▶ WORK TO BE COMPLETED
Write out the whole listing again, exactly as given.

▶ SOURCE MATERIAL
_ _ _ _ _
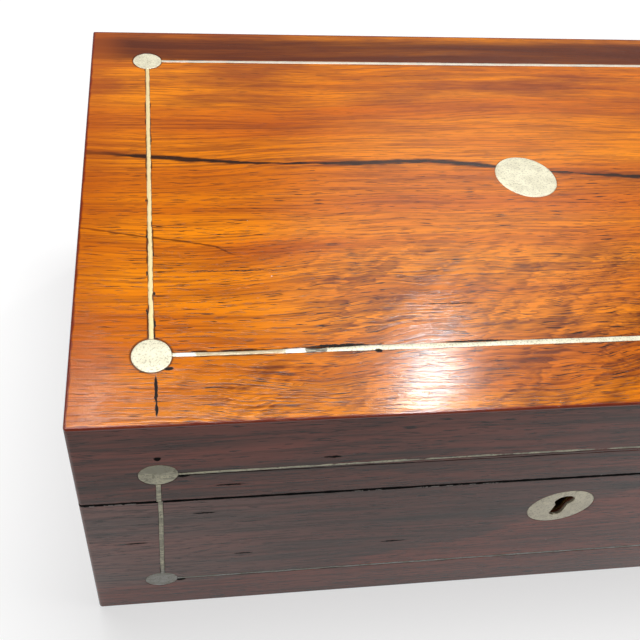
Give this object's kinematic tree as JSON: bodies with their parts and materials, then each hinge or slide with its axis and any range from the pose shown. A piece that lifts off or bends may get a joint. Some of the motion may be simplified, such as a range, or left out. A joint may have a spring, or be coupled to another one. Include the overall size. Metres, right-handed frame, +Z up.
{
  "type": "writing slope",
  "caption": "Veneered wooden writing box with inlaid lines, opening on a sloping seam into a leather-covered writing slope with pen tray, inkwells and lock.",
  "frame": {"origin": "on the table, under the middle of the closed case", "axes": "+X along the front to the right as seen from the lock side, +Y from the lock side to the hinges, +Z up"},
  "size_m": [0.356, 0.221, 0.142],
  "materials": {
    "rosewood": "French polished, high gloss",
    "mahogany": "polished, satin",
    "white_metal": "inlaid flush, finely scratched",
    "brass": "aged, satin",
    "steel": "dark, oiled",
    "leather": "thin skiver, gilt border line",
    "ribbon": "woven",
    "lining_paper": "matt",
    "glass": "clear, moulded"
  },
  "bodies": {
    "base": {"base_bottom_board": "mahogany", "base_front_board": "mahogany", "base_back_board": "mahogany", "base_left_board": "mahogany", "base_right_board": "mahogany", "base_front_veneer": "rosewood", "base_back_veneer": "rosewood", "base_left_veneer": "rosewood", "base_right_veneer": "rosewood", "base_discs": "white_metal", "base_stringing": "white_metal", "keyhole_escutcheon": "white_metal", "lock_case": "brass", "lock_back_plate": "brass", "lock_screws": "steel", "base_hinge_leaves": "brass", "hinge_pins": "steel", "base_hinge_screws": "brass", "pen_well_divider": "mahogany", "ink_partitions": "mahogany", "inkwell_platforms": "mahogany", "pen_tray": "mahogany", "pen_tray_ledges": "mahogany", "ink_bottles": "glass", "ink_bottle_collars": "brass", "base_flap_ledges": "mahogany", "base_hinge_rail": "mahogany", "base_rail_leather": "leather", "base_well_lining": "lining_paper"},
    "lid": {"lid_top_board": "mahogany", "lid_front_board": "mahogany", "lid_back_board": "mahogany", "lid_left_board": "mahogany", "lid_right_board": "mahogany", "lid_top_veneer": "rosewood", "lid_front_veneer": "rosewood", "lid_back_veneer": "rosewood", "lid_left_veneer": "rosewood", "lid_right_veneer": "rosewood", "lid_discs": "white_metal", "lid_stringing": "white_metal", "lid_medallion": "white_metal", "lid_hinge_leaves": "brass", "lid_hinge_screws": "brass", "link_plate": "brass", "lid_rim_screws": "steel", "lid_flap_ledges": "mahogany", "lid_hinge_rail": "mahogany", "lid_rail_leather": "leather", "lid_well_lining": "lining_paper"},
    "base_flap": {"base_flap_board": "mahogany", "base_flap_leather": "leather", "base_flap_ribbon": "ribbon"},
    "lid_flap": {"lid_flap_board": "mahogany", "lid_flap_leather": "leather"},
    "flap_catch": {"flap_catch": "brass"},
    "lock_bolt": {"lock_bolt": "steel"},
    "left_ink_cap": {"left_ink_cap": "brass"},
    "right_ink_cap": {"right_ink_cap": "brass"}
  },
  "joints": [
    {"name": "lid_hinge", "type": "hinge", "parent": "base", "child": "lid", "pos_m": [0, 0.1095, 0.071], "axis": [-1, 0, 0], "range_deg": [0, 180]},
    {"name": "base_flap_hinge", "type": "hinge", "parent": "base", "child": "base_flap", "pos_m": [0, 0.08802, 0.07281], "axis": [-1, 0, 0], "range_deg": [0, 75]},
    {"name": "lid_flap_hinge", "type": "hinge", "parent": "lid", "child": "lid_flap", "pos_m": [0, 0.08812, 0.0738], "axis": [1, 0, 0], "range_deg": [0, 75]},
    {"name": "lock_bolt_slide", "type": "slide", "parent": "base", "child": "lock_bolt", "axis": [1, 0, 0], "range_m": [0, 0.0045]},
    {"name": "flap_catch_turn", "type": "hinge", "parent": "lid", "child": "flap_catch", "pos_m": [0.07, -0.10437, 0.09526], "axis": [0, 0.1069, 0.9943], "range_deg": [0, 90]},
    {"name": "left_ink_cap_turn", "type": "hinge", "parent": "base", "child": "left_ink_cap", "pos_m": [-0.147, -0.077, 0.07559], "axis": [0, 0, 1], "range_deg": [0, 360]},
    {"name": "right_ink_cap_turn", "type": "hinge", "parent": "base", "child": "right_ink_cap", "pos_m": [0.147, -0.077, 0.07559], "axis": [0, 0, 1], "range_deg": [0, 360]}
  ],
  "couplings": [
    {"joint": "base_flap_hinge", "follows": "lid_hinge", "ratio": 0.4},
    {"joint": "lid_flap_hinge", "follows": "lid_hinge", "ratio": 0.4}
  ]
}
_ _ _ _ _
▶ CORRECT ANSWER
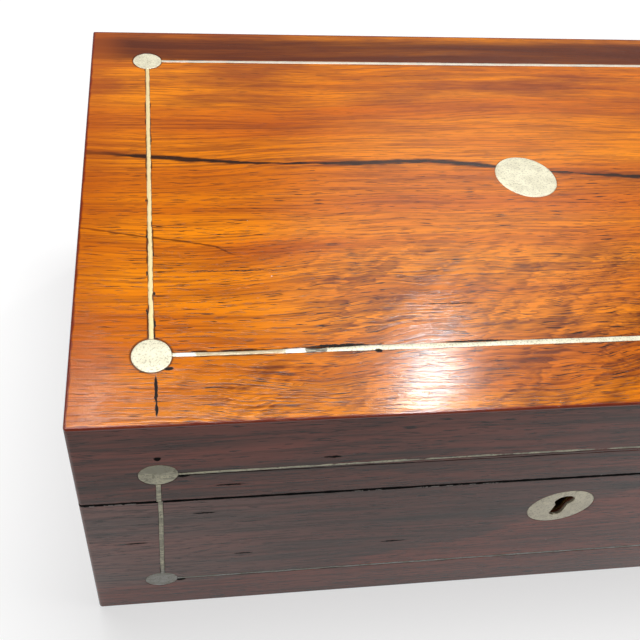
Give this object's kinematic tree as JSON: bodies with their parts and materials, then each hinge or slide with its axis and any range from the pose shown. A piece that lifts off or bends may get a joint. Some of the motion may be simplified, such as a range, or left out. A joint may have a spring, or be coupled to another one. Include the overall size. Metres, right-handed frame, +Z up.
{
  "type": "writing slope",
  "caption": "Veneered wooden writing box with inlaid lines, opening on a sloping seam into a leather-covered writing slope with pen tray, inkwells and lock.",
  "frame": {"origin": "on the table, under the middle of the closed case", "axes": "+X along the front to the right as seen from the lock side, +Y from the lock side to the hinges, +Z up"},
  "size_m": [0.356, 0.221, 0.142],
  "materials": {
    "rosewood": "French polished, high gloss",
    "mahogany": "polished, satin",
    "white_metal": "inlaid flush, finely scratched",
    "brass": "aged, satin",
    "steel": "dark, oiled",
    "leather": "thin skiver, gilt border line",
    "ribbon": "woven",
    "lining_paper": "matt",
    "glass": "clear, moulded"
  },
  "bodies": {
    "base": {"base_bottom_board": "mahogany", "base_front_board": "mahogany", "base_back_board": "mahogany", "base_left_board": "mahogany", "base_right_board": "mahogany", "base_front_veneer": "rosewood", "base_back_veneer": "rosewood", "base_left_veneer": "rosewood", "base_right_veneer": "rosewood", "base_discs": "white_metal", "base_stringing": "white_metal", "keyhole_escutcheon": "white_metal", "lock_case": "brass", "lock_back_plate": "brass", "lock_screws": "steel", "base_hinge_leaves": "brass", "hinge_pins": "steel", "base_hinge_screws": "brass", "pen_well_divider": "mahogany", "ink_partitions": "mahogany", "inkwell_platforms": "mahogany", "pen_tray": "mahogany", "pen_tray_ledges": "mahogany", "ink_bottles": "glass", "ink_bottle_collars": "brass", "base_flap_ledges": "mahogany", "base_hinge_rail": "mahogany", "base_rail_leather": "leather", "base_well_lining": "lining_paper"},
    "lid": {"lid_top_board": "mahogany", "lid_front_board": "mahogany", "lid_back_board": "mahogany", "lid_left_board": "mahogany", "lid_right_board": "mahogany", "lid_top_veneer": "rosewood", "lid_front_veneer": "rosewood", "lid_back_veneer": "rosewood", "lid_left_veneer": "rosewood", "lid_right_veneer": "rosewood", "lid_discs": "white_metal", "lid_stringing": "white_metal", "lid_medallion": "white_metal", "lid_hinge_leaves": "brass", "lid_hinge_screws": "brass", "link_plate": "brass", "lid_rim_screws": "steel", "lid_flap_ledges": "mahogany", "lid_hinge_rail": "mahogany", "lid_rail_leather": "leather", "lid_well_lining": "lining_paper"},
    "base_flap": {"base_flap_board": "mahogany", "base_flap_leather": "leather", "base_flap_ribbon": "ribbon"},
    "lid_flap": {"lid_flap_board": "mahogany", "lid_flap_leather": "leather"},
    "flap_catch": {"flap_catch": "brass"},
    "lock_bolt": {"lock_bolt": "steel"},
    "left_ink_cap": {"left_ink_cap": "brass"},
    "right_ink_cap": {"right_ink_cap": "brass"}
  },
  "joints": [
    {"name": "lid_hinge", "type": "hinge", "parent": "base", "child": "lid", "pos_m": [0, 0.1095, 0.071], "axis": [-1, 0, 0], "range_deg": [0, 180]},
    {"name": "base_flap_hinge", "type": "hinge", "parent": "base", "child": "base_flap", "pos_m": [0, 0.08802, 0.07281], "axis": [-1, 0, 0], "range_deg": [0, 75]},
    {"name": "lid_flap_hinge", "type": "hinge", "parent": "lid", "child": "lid_flap", "pos_m": [0, 0.08812, 0.0738], "axis": [1, 0, 0], "range_deg": [0, 75]},
    {"name": "lock_bolt_slide", "type": "slide", "parent": "base", "child": "lock_bolt", "axis": [1, 0, 0], "range_m": [0, 0.0045]},
    {"name": "flap_catch_turn", "type": "hinge", "parent": "lid", "child": "flap_catch", "pos_m": [0.07, -0.10437, 0.09526], "axis": [0, 0.1069, 0.9943], "range_deg": [0, 90]},
    {"name": "left_ink_cap_turn", "type": "hinge", "parent": "base", "child": "left_ink_cap", "pos_m": [-0.147, -0.077, 0.07559], "axis": [0, 0, 1], "range_deg": [0, 360]},
    {"name": "right_ink_cap_turn", "type": "hinge", "parent": "base", "child": "right_ink_cap", "pos_m": [0.147, -0.077, 0.07559], "axis": [0, 0, 1], "range_deg": [0, 360]}
  ],
  "couplings": [
    {"joint": "base_flap_hinge", "follows": "lid_hinge", "ratio": 0.4},
    {"joint": "lid_flap_hinge", "follows": "lid_hinge", "ratio": 0.4}
  ]
}